Craft is not saying that he composed or rewrote any of the music of Stra vinsky's last two decades, nor has anyone else suggested that. But Craft was indispensable to Stravinsky's conducting career, which brought the old man fees of up to $8,000 a performance. For 20 years, Craft led most of Stravinsky's rehearsals, then yielded to the composer while the audience filed in, or, in the case of recording sessions, when the control-room light went on. A one time research assistant to Composer Arnold Schoenberg, Craft in his own right is an able conductor of early music (Gesualdo) and the ultramoderns (Webern to Varese). His knack for conducting Stravinsky will be displayed this week at Manhattan's Lincoln Center, when he leads the Symphony of Psalms and other works for the New York City Ballet's Stravinsky Festival.

Libman's charge that it was Craft who actually presided over two Stravinsky recordings and not the composer, as advertised by Columbia Records, turns out to be true. The recordings, Craft conceded to TIME, are the Capriccio for Piano and Orchestra (1968) and Danses Concertantes (1971), each with a Columbia recording orchestra.
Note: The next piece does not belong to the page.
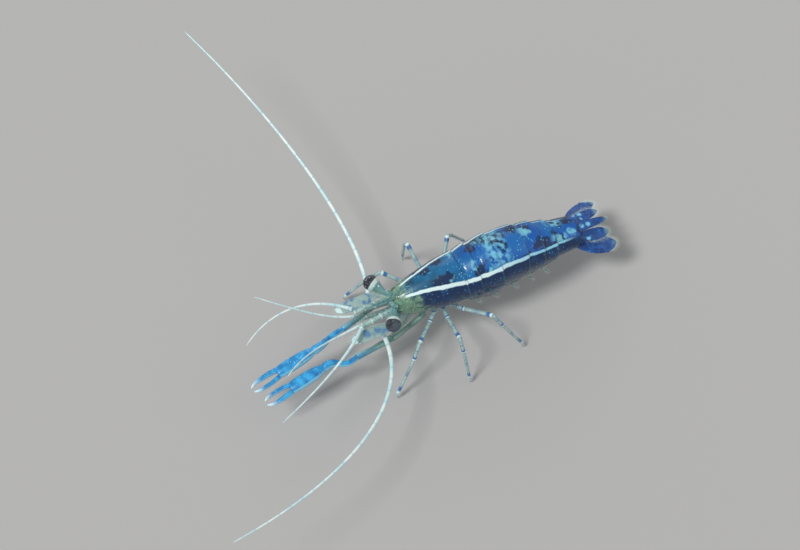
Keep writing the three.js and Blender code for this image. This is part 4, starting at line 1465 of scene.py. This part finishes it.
def add_eyes(stalk, cornea):
    """Each eye on its stalk, with its facets."""
    lens = lens_recipe()
    for side, s in SIDES:
        low, high = (np.array(corner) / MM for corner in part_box(f"eye_{side}"))
        centre = (low + high) / 2
        out = unit(centre - at(0.4, 0.54 * s, 6.6))
        shape = Shape()
        points = placed(((0.22, 0.46, 6.56), (0.62, 0.92, 6.66)), s)
        points += [centre - out * 0.60, centre - out * 0.12]
        rod(shape, points, STALK_ROWS, (0, 1), 26, around=28, blunt=(0.4, 0.12))
        add_piece(f"eyestalk_skin_{side}", shape, [stalk], "clear_limb", f"eyestalk_{side}")
        name = f"eye_ball_{side}"
        to_piece(name, eye_ball(name, centre, out), [cornea], [f"eye_{side}"])
        directions = even_directions(LENSES, out, 0.02)
        facets = Bristles()
        facets.put(centre + directions * EYE_RADIUS * 0.97, directions, np.ones(len(directions)))
        facets.grow(f"eye_lenses_{side}", lens, cornea, "eye", {"Lens": 0.031 * MM})


# Control points of the feelers, as in the CAD: forward, left, up.
ANTENNULE_FEELERS = {
    "left": {
        "outer": ((3.32, 0.85, 6.15), (5.2, 2.8, 6.8), (8.5, 4.6, 7.4), (12.2, 5.9, 7.2)),
        "inner": ((3.32, 0.45, 5.75), (5.4, 0.9, 6.2), (8.2, 1.6, 8.2), (10.6, 3.6, 9.4)),
    },
    "right": {
        "outer": ((3.32, -0.85, 6.15), (5.5, -2.6, 7.0), (8.8, -3.1, 7.7), (11.9, -1.3, 6.7)),
        "inner": ((3.32, -0.45, 5.75), (5.4, -0.7, 6.3), (8.0, -1.9, 8.6), (10.2, -3.4, 9.6)),
    },
}
ANTENNAE = {
    "left": ((1.8, 1.2, 4.7), (2.0, 7.8, 5.7), (9.7, 12.4, 7.8), (19.7, 13.9, 9.6)),
    "right": ((1.8, -1.2, 4.6), (-0.6, -5.2, 6.2), (1.9, -17.5, 8.4), (5.5, -26.6, 10.6)),
}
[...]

The first was described as "supervised by" the composer, the second as "conducted by" him, when in fact Stravinsky was present at neither session. Capriccio has since been withdrawn; Danses Concertantes is still available.

Craft now admits that Stravinsky's contribution to the Stravinsky/Craft books grew less active as the series went along. "Save for the normal editing by the publisher, the words in the first three books are Stravinsky talking," says Craft. The last three? "Well, you might say they are paraphrases of his words." To his credit, Craft says that if he had to do it over again, he would make clearer how the collaboration worked. But what is called for now is a postfactum explanation or sorting out that will enable scholars, musicologists, historians and music lovers to tell where Stravinsky's art left off and his Craft began.